Question:  One of our customers with an individual account and no authorized signers is having his girlfriend's payroll direct deposited into his account. How do we monitor this to keep it from happening on other accounts? Also, how should we handle any more of her deposits into this account?

Answer:  Let's start with the NACHA rules. Specifically, subsection 4.1.4 of NACHA Operating Rules indicates that you, as the Receiving Depository Financial Institution (RDFI) "may rely solely on the account number contained in [an] entry for purposes of posting the entry to [a] Receiver's account." So there is no rule requiring you to refuse these entries. However, unless you want to risk problems in the future, you simply should not permit this direct deposit to continue. You should notify your customer that you have identified transactions into his account that do not belong to him and you will be preventing any future credits of this type from posting. Then bounce the next credit, using an R03 return reason code.

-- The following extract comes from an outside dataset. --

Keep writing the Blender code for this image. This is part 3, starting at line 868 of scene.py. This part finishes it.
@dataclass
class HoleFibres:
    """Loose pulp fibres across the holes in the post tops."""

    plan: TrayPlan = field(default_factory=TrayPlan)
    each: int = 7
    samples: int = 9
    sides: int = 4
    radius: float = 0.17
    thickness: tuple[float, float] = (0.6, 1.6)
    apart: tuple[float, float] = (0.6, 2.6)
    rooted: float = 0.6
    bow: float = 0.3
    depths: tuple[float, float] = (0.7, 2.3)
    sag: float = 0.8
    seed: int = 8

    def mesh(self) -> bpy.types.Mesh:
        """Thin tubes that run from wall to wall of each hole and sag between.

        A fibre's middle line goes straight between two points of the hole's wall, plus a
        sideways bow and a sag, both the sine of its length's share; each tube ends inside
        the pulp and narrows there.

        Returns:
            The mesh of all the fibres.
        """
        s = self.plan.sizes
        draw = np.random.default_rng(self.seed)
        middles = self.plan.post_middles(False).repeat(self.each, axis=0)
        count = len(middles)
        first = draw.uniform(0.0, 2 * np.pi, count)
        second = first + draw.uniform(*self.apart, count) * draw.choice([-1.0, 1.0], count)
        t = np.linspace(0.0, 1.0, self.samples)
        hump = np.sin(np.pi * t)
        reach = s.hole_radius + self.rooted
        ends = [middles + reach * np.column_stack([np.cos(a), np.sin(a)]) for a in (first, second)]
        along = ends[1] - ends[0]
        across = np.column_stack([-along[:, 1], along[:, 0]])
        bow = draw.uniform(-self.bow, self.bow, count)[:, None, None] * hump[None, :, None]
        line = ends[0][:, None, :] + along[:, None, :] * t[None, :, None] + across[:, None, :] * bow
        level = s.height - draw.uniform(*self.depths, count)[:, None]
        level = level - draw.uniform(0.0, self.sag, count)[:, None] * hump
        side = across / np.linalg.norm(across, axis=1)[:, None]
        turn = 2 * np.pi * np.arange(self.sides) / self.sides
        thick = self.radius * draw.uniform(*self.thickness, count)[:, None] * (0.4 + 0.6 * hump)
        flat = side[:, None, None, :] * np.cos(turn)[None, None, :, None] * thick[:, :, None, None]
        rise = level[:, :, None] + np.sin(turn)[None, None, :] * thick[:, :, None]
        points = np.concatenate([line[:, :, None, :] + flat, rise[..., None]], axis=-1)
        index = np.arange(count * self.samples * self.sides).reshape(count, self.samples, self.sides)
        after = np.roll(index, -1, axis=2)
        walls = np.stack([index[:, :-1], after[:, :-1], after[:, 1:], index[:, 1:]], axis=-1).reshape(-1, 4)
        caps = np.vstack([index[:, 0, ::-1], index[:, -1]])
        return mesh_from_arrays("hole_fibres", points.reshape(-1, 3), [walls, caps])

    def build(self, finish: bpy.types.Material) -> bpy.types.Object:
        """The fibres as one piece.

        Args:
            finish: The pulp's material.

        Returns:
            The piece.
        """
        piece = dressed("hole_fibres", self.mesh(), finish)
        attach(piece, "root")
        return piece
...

The only way to prevent this sort of thing is to look at the names assigned on your system to the account number of an ACH transaction and compare them with the name included with the transaction. Your vendor may have an option available to do the checking for you. Given the volumes of ACH transactions that most banks have, the task may be too much for manual reviews, unless you rely on sampling rather than full file checks.

As noted, you are not obligated to do the name/account number comparison to comply with NACHA rules. However, knowingly permitting third parties' funds to be credited to your depositors' accounts via the ACH can cause problems. Of course, there is the obvious problem of trying to sort things out down the road when the girlfriend in your scenario has a falling-out with your customer. You should win that dust-up because of the NACHA rule, but why go through the hassle? The far more serious problem is the potential for money laundering if you have no controls over the ACH credit process.

Taken to an extreme, abuse of the NACHA rule on posting based on an account number has resulted in numerous tax refund scams in which scores of bogus tax returns have been routed to a single bank account number and withdrawn, defrauding the government.

It's my recommendation that once you are aware of a name/account number mismatch, you should act to correct it.